Views: 6589     Author: Site Editor     Publish Time: 2021-12-09      Origin: Site

Training One Week before the Event



Race in a group the weekend before. About seven days before the race, ask your group to push themselves further to simulate racing conditions. Some cyclists join smaller races a week before to boost confidence, but don't try this as a beginner to racing.


Take it easy. During the last week before the race, taper your workout to short, gentle sessions. You want to be fresh and relaxed for the race. This is not the time to break your personal records or try an intense new route.
  • Many professional cyclists take Monday completely off for a Sunday race, and take Saturday very easy. Amateur cyclists should consider taking Tuesday and Saturday off as well.
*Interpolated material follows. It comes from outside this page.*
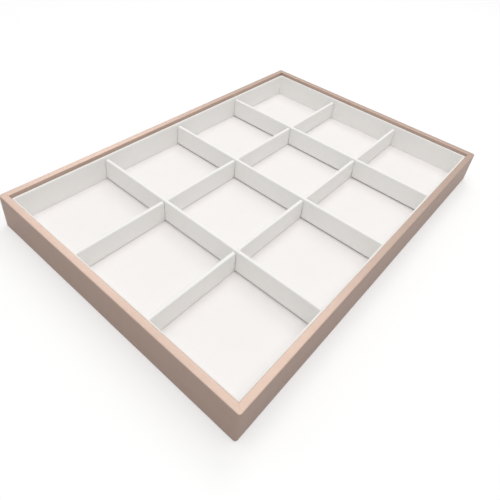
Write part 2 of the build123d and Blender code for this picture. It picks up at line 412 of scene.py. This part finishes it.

Go on short, easy rides. Two or three times this week, go on a gentle cycle ride. Don't include any interval training or even tempo pushes. Just keep up your aerobic activity to avoid getting out of form. Most of your sessions should only last 1.5–2 hours, or 15–30 minutes shorter than your normal sessions, whichever is lower.


Add a long distance session for long races. About four to six days before the race, go on a long ride at your base pace. Ride 80-100% of the distance you'll be moving in the race. [13] This will alert your body that some serious exercise is coming up.
  • You should have some sense of how long it takes you to recover. Do this far enough in advance that you are back at peak shape by race day.



Train with light sprints or climbs later in the week. Most professionals will keep their legs at top power with a mild sprinting session during the last few days before a race. Consider one or two 15-second sprints or speed climbs, or up to five for criteriums and other sprint-intensive races. For amateurs, four 45-second sprints the day before might be enough, with several minutes of recovery time in between.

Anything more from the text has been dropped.